### Exercise description
Only the lines starting at the one with "What three.js and" and ending at the one with "0.35, metalness: 0" should be copied, exactly and with both ends kept.

### Data for the task
— begin —

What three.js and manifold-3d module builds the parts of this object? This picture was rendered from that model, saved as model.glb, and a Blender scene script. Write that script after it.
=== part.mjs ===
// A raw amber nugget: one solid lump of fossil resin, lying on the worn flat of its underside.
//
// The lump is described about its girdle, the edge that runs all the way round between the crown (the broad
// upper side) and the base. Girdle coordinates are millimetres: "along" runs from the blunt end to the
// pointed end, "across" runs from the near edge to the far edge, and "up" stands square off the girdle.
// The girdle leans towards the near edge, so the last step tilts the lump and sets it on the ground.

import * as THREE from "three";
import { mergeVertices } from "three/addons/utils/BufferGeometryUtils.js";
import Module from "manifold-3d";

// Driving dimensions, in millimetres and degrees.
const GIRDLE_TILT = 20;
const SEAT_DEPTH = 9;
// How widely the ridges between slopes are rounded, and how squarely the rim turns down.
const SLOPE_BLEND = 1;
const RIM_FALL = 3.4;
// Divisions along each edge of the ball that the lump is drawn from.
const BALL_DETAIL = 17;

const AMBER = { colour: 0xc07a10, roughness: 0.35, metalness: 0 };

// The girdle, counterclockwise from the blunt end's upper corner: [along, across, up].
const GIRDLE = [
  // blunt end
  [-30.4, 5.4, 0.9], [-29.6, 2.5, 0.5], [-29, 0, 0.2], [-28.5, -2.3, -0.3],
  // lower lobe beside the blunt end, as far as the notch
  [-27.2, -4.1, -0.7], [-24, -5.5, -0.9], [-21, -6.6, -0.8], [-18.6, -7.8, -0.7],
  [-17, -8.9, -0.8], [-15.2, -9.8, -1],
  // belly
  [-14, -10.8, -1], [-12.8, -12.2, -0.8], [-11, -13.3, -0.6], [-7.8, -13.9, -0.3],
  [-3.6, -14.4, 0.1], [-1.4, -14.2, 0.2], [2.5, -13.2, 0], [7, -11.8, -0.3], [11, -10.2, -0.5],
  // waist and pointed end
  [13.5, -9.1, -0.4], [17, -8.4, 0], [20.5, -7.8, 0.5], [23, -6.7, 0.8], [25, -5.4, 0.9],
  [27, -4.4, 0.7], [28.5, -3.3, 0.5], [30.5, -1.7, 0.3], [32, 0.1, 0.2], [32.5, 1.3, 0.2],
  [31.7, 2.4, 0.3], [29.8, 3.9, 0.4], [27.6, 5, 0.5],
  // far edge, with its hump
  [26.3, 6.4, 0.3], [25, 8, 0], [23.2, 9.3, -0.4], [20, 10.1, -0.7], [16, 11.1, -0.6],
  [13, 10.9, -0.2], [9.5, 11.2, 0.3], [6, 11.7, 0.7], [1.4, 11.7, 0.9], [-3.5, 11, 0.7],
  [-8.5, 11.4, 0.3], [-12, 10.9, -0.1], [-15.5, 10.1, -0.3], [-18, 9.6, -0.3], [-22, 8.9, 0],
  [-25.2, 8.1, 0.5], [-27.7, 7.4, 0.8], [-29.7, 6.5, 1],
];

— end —
— begin —

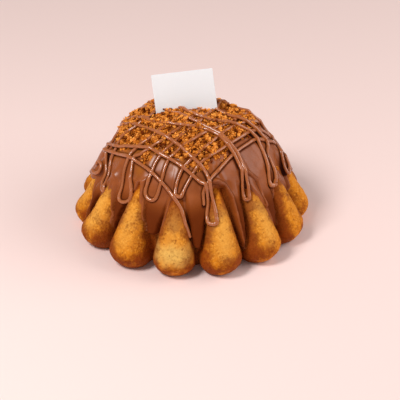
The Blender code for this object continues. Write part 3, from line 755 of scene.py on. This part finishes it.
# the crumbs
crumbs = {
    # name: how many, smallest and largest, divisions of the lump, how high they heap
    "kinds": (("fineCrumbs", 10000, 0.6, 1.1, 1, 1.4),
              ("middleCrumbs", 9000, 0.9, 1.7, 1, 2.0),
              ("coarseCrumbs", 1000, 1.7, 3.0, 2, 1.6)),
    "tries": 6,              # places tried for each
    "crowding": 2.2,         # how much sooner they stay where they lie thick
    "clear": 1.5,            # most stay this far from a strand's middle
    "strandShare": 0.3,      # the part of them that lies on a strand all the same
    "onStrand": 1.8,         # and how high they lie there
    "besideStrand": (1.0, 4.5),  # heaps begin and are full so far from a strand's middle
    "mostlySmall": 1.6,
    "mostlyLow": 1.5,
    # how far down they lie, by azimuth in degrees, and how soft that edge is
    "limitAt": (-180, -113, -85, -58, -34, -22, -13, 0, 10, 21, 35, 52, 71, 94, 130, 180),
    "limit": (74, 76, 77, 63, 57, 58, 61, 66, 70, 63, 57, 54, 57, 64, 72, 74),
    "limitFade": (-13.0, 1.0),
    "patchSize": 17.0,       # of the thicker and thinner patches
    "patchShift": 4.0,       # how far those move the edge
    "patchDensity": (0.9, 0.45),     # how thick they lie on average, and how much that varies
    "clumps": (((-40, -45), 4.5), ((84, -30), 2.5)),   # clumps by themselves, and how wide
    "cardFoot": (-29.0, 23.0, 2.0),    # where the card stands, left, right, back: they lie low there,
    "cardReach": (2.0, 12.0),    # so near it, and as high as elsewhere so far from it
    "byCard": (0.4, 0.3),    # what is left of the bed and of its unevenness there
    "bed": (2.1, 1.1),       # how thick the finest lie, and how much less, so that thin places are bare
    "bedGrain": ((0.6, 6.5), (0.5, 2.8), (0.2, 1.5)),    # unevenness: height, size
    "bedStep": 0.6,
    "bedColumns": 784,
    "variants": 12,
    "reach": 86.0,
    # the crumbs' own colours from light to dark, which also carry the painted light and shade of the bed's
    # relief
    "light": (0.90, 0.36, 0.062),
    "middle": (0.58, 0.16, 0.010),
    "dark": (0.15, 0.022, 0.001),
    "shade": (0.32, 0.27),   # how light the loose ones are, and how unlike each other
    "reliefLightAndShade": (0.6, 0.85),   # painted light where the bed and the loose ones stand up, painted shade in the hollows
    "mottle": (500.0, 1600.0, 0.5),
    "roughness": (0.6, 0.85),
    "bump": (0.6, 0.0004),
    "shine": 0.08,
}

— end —
— begin —

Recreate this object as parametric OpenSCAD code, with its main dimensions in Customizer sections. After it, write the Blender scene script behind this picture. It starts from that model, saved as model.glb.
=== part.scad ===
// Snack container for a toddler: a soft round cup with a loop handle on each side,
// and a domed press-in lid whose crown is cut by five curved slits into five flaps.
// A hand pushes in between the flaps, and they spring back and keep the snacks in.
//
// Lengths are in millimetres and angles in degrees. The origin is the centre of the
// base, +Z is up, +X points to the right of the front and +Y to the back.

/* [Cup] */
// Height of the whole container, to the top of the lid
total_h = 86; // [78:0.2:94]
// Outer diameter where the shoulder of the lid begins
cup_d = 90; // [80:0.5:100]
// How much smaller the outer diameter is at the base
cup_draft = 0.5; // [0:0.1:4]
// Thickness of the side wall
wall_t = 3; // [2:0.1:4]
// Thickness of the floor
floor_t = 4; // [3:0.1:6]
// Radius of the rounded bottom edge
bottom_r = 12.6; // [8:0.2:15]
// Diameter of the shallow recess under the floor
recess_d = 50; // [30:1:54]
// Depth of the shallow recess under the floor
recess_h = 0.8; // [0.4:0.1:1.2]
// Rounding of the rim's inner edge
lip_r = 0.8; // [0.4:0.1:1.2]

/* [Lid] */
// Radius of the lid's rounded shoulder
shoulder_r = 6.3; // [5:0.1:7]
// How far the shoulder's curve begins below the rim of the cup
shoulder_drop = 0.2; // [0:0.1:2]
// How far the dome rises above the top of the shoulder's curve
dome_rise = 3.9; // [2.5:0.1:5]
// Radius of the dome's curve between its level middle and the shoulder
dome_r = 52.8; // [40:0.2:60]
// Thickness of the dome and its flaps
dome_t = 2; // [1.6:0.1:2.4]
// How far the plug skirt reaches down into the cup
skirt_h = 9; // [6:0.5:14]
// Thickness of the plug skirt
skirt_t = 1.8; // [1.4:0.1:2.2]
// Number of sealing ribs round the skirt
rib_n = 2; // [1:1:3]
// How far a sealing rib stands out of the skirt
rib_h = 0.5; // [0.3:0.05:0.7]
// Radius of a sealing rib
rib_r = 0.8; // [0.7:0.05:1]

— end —

### In response
What three.js and manifold-3d module builds the parts of this object? This picture was rendered from that model, saved as model.glb, and a Blender scene script. Write that script after it.
=== part.mjs ===
// A raw amber nugget: one solid lump of fossil resin, lying on the worn flat of its underside.
//
// The lump is described about its girdle, the edge that runs all the way round between the crown (the broad
// upper side) and the base. Girdle coordinates are millimetres: "along" runs from the blunt end to the
// pointed end, "across" runs from the near edge to the far edge, and "up" stands square off the girdle.
// The girdle leans towards the near edge, so the last step tilts the lump and sets it on the ground.

import * as THREE from "three";
import { mergeVertices } from "three/addons/utils/BufferGeometryUtils.js";
import Module from "manifold-3d";

// Driving dimensions, in millimetres and degrees.
const GIRDLE_TILT = 20;
const SEAT_DEPTH = 9;
// How widely the ridges between slopes are rounded, and how squarely the rim turns down.
const SLOPE_BLEND = 1;
const RIM_FALL = 3.4;
// Divisions along each edge of the ball that the lump is drawn from.
const BALL_DETAIL = 17;

const AMBER = { colour: 0xc07a10, roughness: 0.35, metalness: 0 };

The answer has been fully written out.